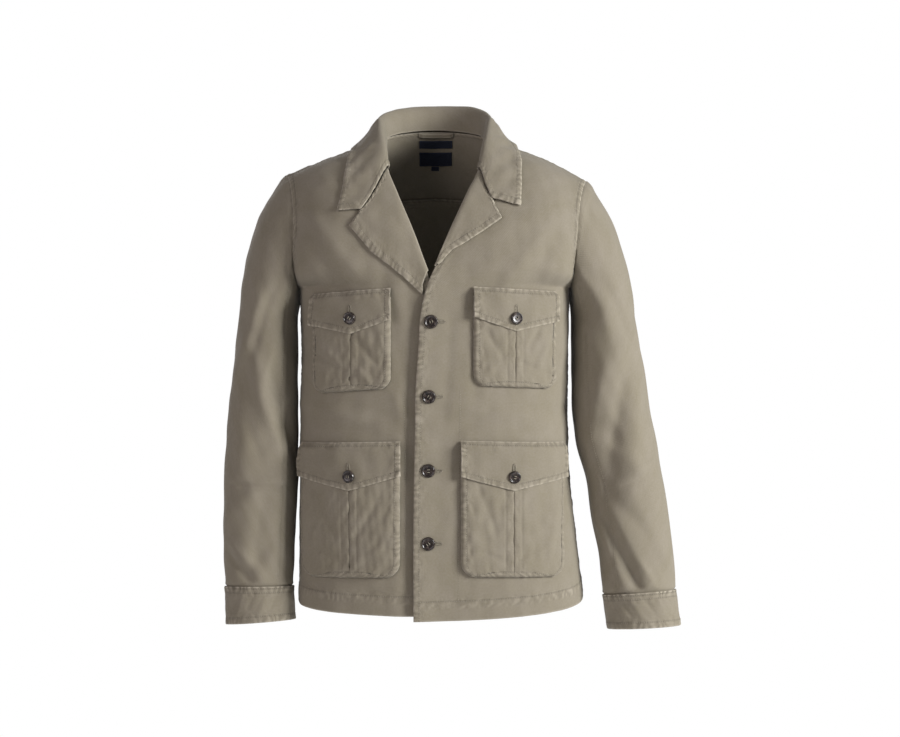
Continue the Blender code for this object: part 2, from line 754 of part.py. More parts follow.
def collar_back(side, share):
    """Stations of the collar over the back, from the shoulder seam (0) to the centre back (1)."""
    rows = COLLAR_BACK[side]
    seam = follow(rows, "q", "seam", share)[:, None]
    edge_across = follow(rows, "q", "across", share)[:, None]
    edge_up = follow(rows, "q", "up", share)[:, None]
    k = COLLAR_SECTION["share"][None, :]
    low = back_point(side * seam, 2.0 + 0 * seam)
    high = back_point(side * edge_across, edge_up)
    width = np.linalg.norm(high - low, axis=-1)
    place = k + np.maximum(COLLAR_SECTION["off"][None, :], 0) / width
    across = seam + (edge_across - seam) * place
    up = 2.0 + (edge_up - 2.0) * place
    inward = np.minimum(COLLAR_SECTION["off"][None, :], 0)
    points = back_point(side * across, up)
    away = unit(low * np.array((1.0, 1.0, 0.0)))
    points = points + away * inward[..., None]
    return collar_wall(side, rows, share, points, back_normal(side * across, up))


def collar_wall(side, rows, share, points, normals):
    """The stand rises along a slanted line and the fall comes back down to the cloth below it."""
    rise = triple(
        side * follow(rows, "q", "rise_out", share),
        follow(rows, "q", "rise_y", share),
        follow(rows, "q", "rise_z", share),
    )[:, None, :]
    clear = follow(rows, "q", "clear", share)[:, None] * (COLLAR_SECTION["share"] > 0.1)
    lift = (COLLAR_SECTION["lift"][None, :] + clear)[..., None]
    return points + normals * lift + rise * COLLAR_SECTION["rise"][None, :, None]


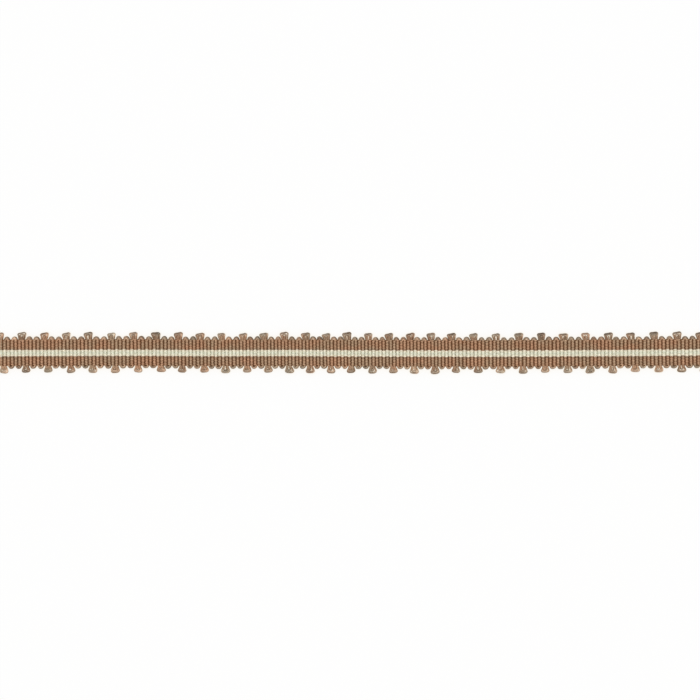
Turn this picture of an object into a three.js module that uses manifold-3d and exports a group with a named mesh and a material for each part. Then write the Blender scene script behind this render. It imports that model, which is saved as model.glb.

------------------------

AIM
Write out the records above again, keeping each one identical to the original.

REPLY TO THE EXERCISE
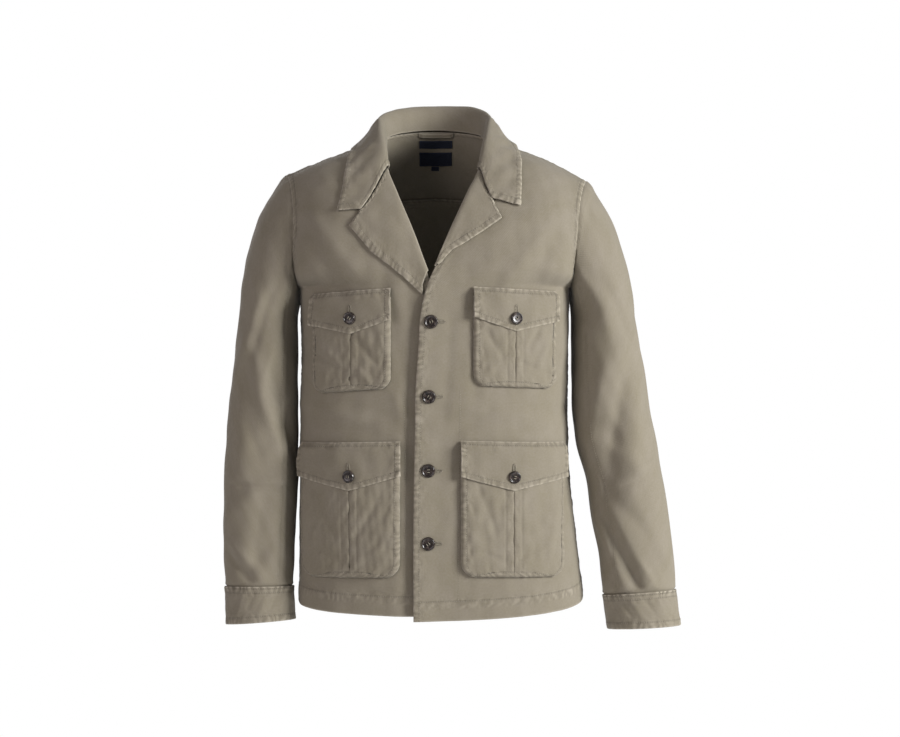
Continue the Blender code for this object: part 2, from line 754 of part.py. More parts follow.
def collar_back(side, share):
    """Stations of the collar over the back, from the shoulder seam (0) to the centre back (1)."""
    rows = COLLAR_BACK[side]
    seam = follow(rows, "q", "seam", share)[:, None]
    edge_across = follow(rows, "q", "across", share)[:, None]
    edge_up = follow(rows, "q", "up", share)[:, None]
    k = COLLAR_SECTION["share"][None, :]
    low = back_point(side * seam, 2.0 + 0 * seam)
    high = back_point(side * edge_across, edge_up)
    width = np.linalg.norm(high - low, axis=-1)
    place = k + np.maximum(COLLAR_SECTION["off"][None, :], 0) / width
    across = seam + (edge_across - seam) * place
    up = 2.0 + (edge_up - 2.0) * place
    inward = np.minimum(COLLAR_SECTION["off"][None, :], 0)
    points = back_point(side * across, up)
    away = unit(low * np.array((1.0, 1.0, 0.0)))
    points = points + away * inward[..., None]
    return collar_wall(side, rows, share, points, back_normal(side * across, up))


def collar_wall(side, rows, share, points, normals):
    """The stand rises along a slanted line and the fall comes back down to the cloth below it."""
    rise = triple(
        side * follow(rows, "q", "rise_out", share),
        follow(rows, "q", "rise_y", share),
        follow(rows, "q", "rise_z", share),
    )[:, None, :]
    clear = follow(rows, "q", "clear", share)[:, None] * (COLLAR_SECTION["share"] > 0.1)
    lift = (COLLAR_SECTION["lift"][None, :] + clear)[..., None]
    return points + normals * lift + rise * COLLAR_SECTION["rise"][None, :, None]


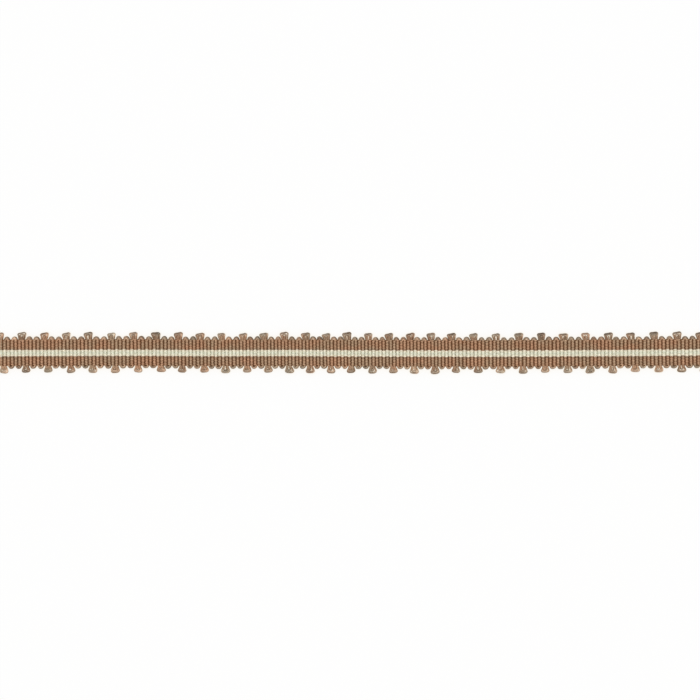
Turn this picture of an object into a three.js module that uses manifold-3d and exports a group with a named mesh and a material for each part. Then write the Blender scene script behind this render. It imports that model, which is saved as model.glb.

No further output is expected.